Beneficiaries with Agency

What does this all mean for a female beneficiary whose youngest child is about to turn three? Well, what if we removed all the conditions around her benefit, just as persons earning over $70,000 have no conditions on their benefits. We would give her agency. We would give her the responsibility and the opportunity to make her own choice about how her child is cared for and about what kind of contribution outside the home she performs.

Why might people work in rest homes? It’s hard work. It can be unpleasant work. But it’s also community service work. People with agency will resist exploitation and control. Present policy forces people – especially women – into exploitation. But, if given a choice, people choose to do service work – even unpleasant service work, and even at low wages – so they can contribute to their communities in positive ways. Most assuredly, it is not the normal condition of humanity to be lazy, living unashamedly off the labour of others. Given agency, perhaps 90% of us will contribute more, not less.

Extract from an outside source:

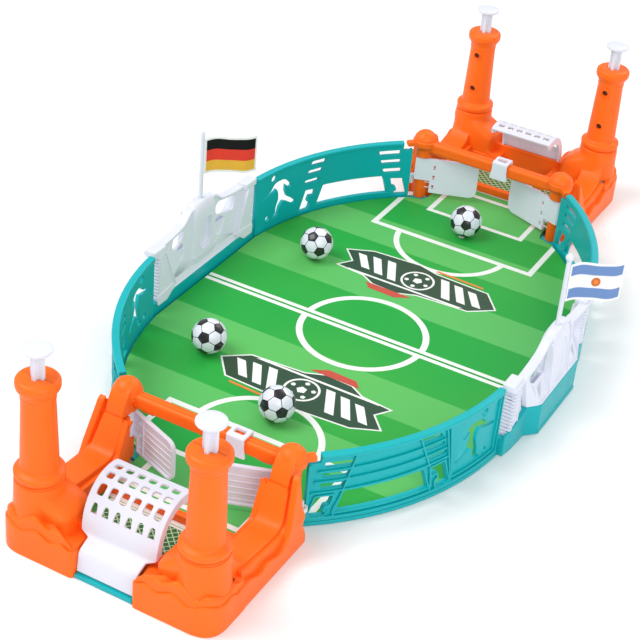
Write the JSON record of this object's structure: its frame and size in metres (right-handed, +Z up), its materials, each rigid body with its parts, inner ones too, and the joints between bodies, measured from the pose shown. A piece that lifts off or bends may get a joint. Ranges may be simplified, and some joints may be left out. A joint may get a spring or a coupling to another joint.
{
  "type": "tabletop football game",
  "caption": "Two-player tabletop football game: walled oval pitch with grandstands and flags, and a goal at each end whose push-button towers kick hinged flippers.",
  "frame": {"origin": "centre of the underside, on the table, under the middle of the halfway line", "axes": "+Y along the length towards the far goal, +X across the pitch towards the right-hand grandstand, +Z up"},
  "size_m": [0.2832, 0.563, 0.1224],
  "materials": {
    "orange_shell": "satin moulded ABS, bright orange",
    "turquoise_shell": "satin moulded ABS, turquoise",
    "white_parts": "satin moulded ABS, cool white",
    "pitch_print": "printed green pitch with white lines under a satin film",
    "spring_steel": "drawn spring wire",
    "screw_steel": "blackened self-tapping screw",
    "ball": "white ball with printed black pentagons and seams",
    "flag_a": "printed three-band flag with a white margin",
    "flag_b": "printed three-band flag with a plain disc"
  },
  "bodies": {
    "frame": {"base_tray_near": "turquoise_shell", "pitch_board_near": "pitch_print", "goal_body_near": "orange_shell", "crossbar_near": "orange_shell", "net_cover_near": "white_parts", "arena_wall_near_left": "turquoise_shell", "arena_wall_near_right": "turquoise_shell", "base_tray_far": "turquoise_shell", "pitch_board_far": "pitch_print", "goal_body_far": "orange_shell", "crossbar_far": "orange_shell", "net_cover_far": "white_parts", "arena_wall_far_left": "turquoise_shell", "arena_wall_far_right": "turquoise_shell", "side_box_left": "turquoise_shell", "grandstand_left": "white_parts", "side_box_right": "turquoise_shell", "grandstand_right": "white_parts", "column_front_near_left": "orange_shell", "column_back_near_left": "orange_shell", "screw_upper_near_left": "screw_steel", "screw_lower_near_left": "screw_steel", "spring_near_left": "spring_steel", "column_front_near_right": "orange_shell", "column_back_near_right": "orange_shell", "screw_upper_near_right": "screw_steel", "screw_lower_near_right": "screw_steel", "spring_near_right": "spring_steel", "column_front_far_left": "orange_shell", "column_back_far_left": "orange_shell", "screw_upper_far_left": "screw_steel", "screw_lower_far_left": "screw_steel", "spring_far_left": "spring_steel", "column_front_far_right": "orange_shell", "column_back_far_right": "orange_shell", "screw_upper_far_right": "screw_steel", "screw_lower_far_right": "screw_steel", "spring_far_right": "spring_steel"},
    "plunger_near_left": {"plunger_near_left": "white_parts"},
    "link_near_left": {"drive_link_near_left": "white_parts"},
    "flipper_near_left": {"flipper_near_left": "white_parts"},
    "plunger_near_right": {"plunger_near_right": "white_parts"},
    "link_near_right": {"drive_link_near_right": "white_parts"},
    "flipper_near_right": {"flipper_near_right": "white_parts"},
    "plunger_far_left": {"plunger_far_left": "white_parts"},
    "link_far_left": {"drive_link_far_left": "white_parts"},
    "flipper_far_left": {"flipper_far_left": "white_parts"},
    "plunger_far_right": {"plunger_far_right": "white_parts"},
    "link_far_right": {"drive_link_far_right": "white_parts"},
    "flipper_far_right": {"flipper_far_right": "white_parts"},
    "slider_near": {"score_slider_near": "white_parts"},
    "slider_far": {"score_slider_far": "white_parts"},
    "flag_left": {"flag_pole_left": "white_parts", "flag_left": "flag_a"},
    "flag_right": {"flag_pole_right": "white_parts", "flag_right": "flag_b"},
    "ball_1": {"ball_1": "ball"},
    "ball_2": {"ball_2": "ball"},
    "ball_3": {"ball_3": "ball"},
    "ball_4": {"ball_4": "ball"}
  },
  "joints": [
    {"name": "press_near_left", "type": "slide", "parent": "frame", "child": "plunger_near_left", "axis": [0, 0, -1], "range_m": [0, 0.012], "stiffness_N_per_m": 60, "springref_m": -0.01, "deforming": ["spring_near_left"]},
    {"name": "pull_near_left", "type": "slide", "parent": "frame", "child": "link_near_left", "axis": [0, -1, 0], "range_m": [0, 0.0052]},
    {"name": "kick_near_left", "type": "hinge", "parent": "frame", "child": "flipper_near_left", "pos_m": [-0.052, -0.1845, 0.026], "axis": [0, 0, 1], "range_deg": [0, 40.1]},
    {"name": "press_near_right", "type": "slide", "parent": "frame", "child": "plunger_near_right", "axis": [0, 0, -1], "range_m": [0, 0.012], "stiffness_N_per_m": 60, "springref_m": -0.01, "deforming": ["spring_near_right"]},
    {"name": "pull_near_right", "type": "slide", "parent": "frame", "child": "link_near_right", "axis": [0, -1, 0], "range_m": [0, 0.0052]},
    {"name": "kick_near_right", "type": "hinge", "parent": "frame", "child": "flipper_near_right", "pos_m": [0.052, -0.1845, 0.026], "axis": [0, 0, -1], "range_deg": [0, 40.1]},
    {"name": "press_far_left", "type": "slide", "parent": "frame", "child": "plunger_far_left", "axis": [0, 0, -1], "range_m": [0, 0.012], "stiffness_N_per_m": 60, "springref_m": -0.01, "deforming": ["spring_far_left"]},
    {"name": "pull_far_left", "type": "slide", "parent": "frame", "child": "link_far_left", "axis": [0, 1, 0], "range_m": [0, 0.0052]},
    {"name": "kick_far_left", "type": "hinge", "parent": "frame", "child": "flipper_far_left", "pos_m": [-0.052, 0.1845, 0.026], "axis": [0, 0, -1], "range_deg": [0, 40.1]},
    {"name": "press_far_right", "type": "slide", "parent": "frame", "child": "plunger_far_right", "axis": [0, 0, -1], "range_m": [0, 0.012], "stiffness_N_per_m": 60, "springref_m": -0.01, "deforming": ["spring_far_right"]},
    {"name": "pull_far_right", "type": "slide", "parent": "frame", "child": "link_far_right", "axis": [0, 1, 0], "range_m": [0, 0.0052]},
    {"name": "kick_far_right", "type": "hinge", "parent": "frame", "child": "flipper_far_right", "pos_m": [0.052, 0.1845, 0.026], "axis": [0, 0, 1], "range_deg": [0, 40.1]},
    {"name": "score_near", "type": "slide", "parent": "frame", "child": "slider_near", "axis": [1, 0, 0], "range_m": [-0.057, 0.017]},
    {"name": "score_far", "type": "slide", "parent": "frame", "child": "slider_far", "axis": [1, 0, 0], "range_m": [-0.045, 0.029]},
    {"name": "lift_flag_left", "type": "slide", "parent": "frame", "child": "flag_left", "axis": [0, 0, 1], "range_m": [0, 0.02]},
    {"name": "lift_flag_right", "type": "slide", "parent": "frame", "child": "flag_right", "axis": [0, 0, 1], "range_m": [0, 0.02]},
    {"name": "lift_ball_1", "type": "slide", "parent": "frame", "child": "ball_1", "axis": [0, 0, 1], "range_m": [0, 0.06]},
    {"name": "lift_ball_2", "type": "slide", "parent": "frame", "child": "ball_2", "axis": [0, 0, 1], "range_m": [0, 0.06]},
    {"name": "lift_ball_3", "type": "slide", "parent": "frame", "child": "ball_3", "axis": [0, 0, 1], "range_m": [0, 0.06]},
    {"name": "lift_ball_4", "type": "slide", "parent": "frame", "child": "ball_4", "axis": [0, 0, 1], "range_m": [0, 0.06]}
  ],
  "couplings": [
    {"joint": "pull_near_left", "follows": "press_near_left", "ratio": 0.42753},
    {"joint": "kick_near_left", "follows": "press_near_left", "rad_per_m": 58.178},
    {"joint": "pull_near_right", "follows": "press_near_right", "ratio": 0.42753},
    {"joint": "kick_near_right", "follows": "press_near_right", "rad_per_m": 58.178},
    {"joint": "pull_far_left", "follows": "press_far_left", "ratio": 0.42753},
    {"joint": "kick_far_left", "follows": "press_far_left", "rad_per_m": 58.178},
    {"joint": "pull_far_right", "follows": "press_far_right", "ratio": 0.42753},
    {"joint": "kick_far_right", "follows": "press_far_right", "rad_per_m": 58.178}
  ]
}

By redefining what portions of our present incomes are privately-sourced and what portions of our present incomes are publicly sourced, we can see that almost all of New Zealand resident adults are presently beneficiaries of NZ Inc. And we can see that the remaining few most assuredly should be beneficiaries as well. Universal welfare, equitably and well designed, gives positive choices. Especially, it gives us the choice to serve without being exploited. We are all beneficiaries; not just the poor.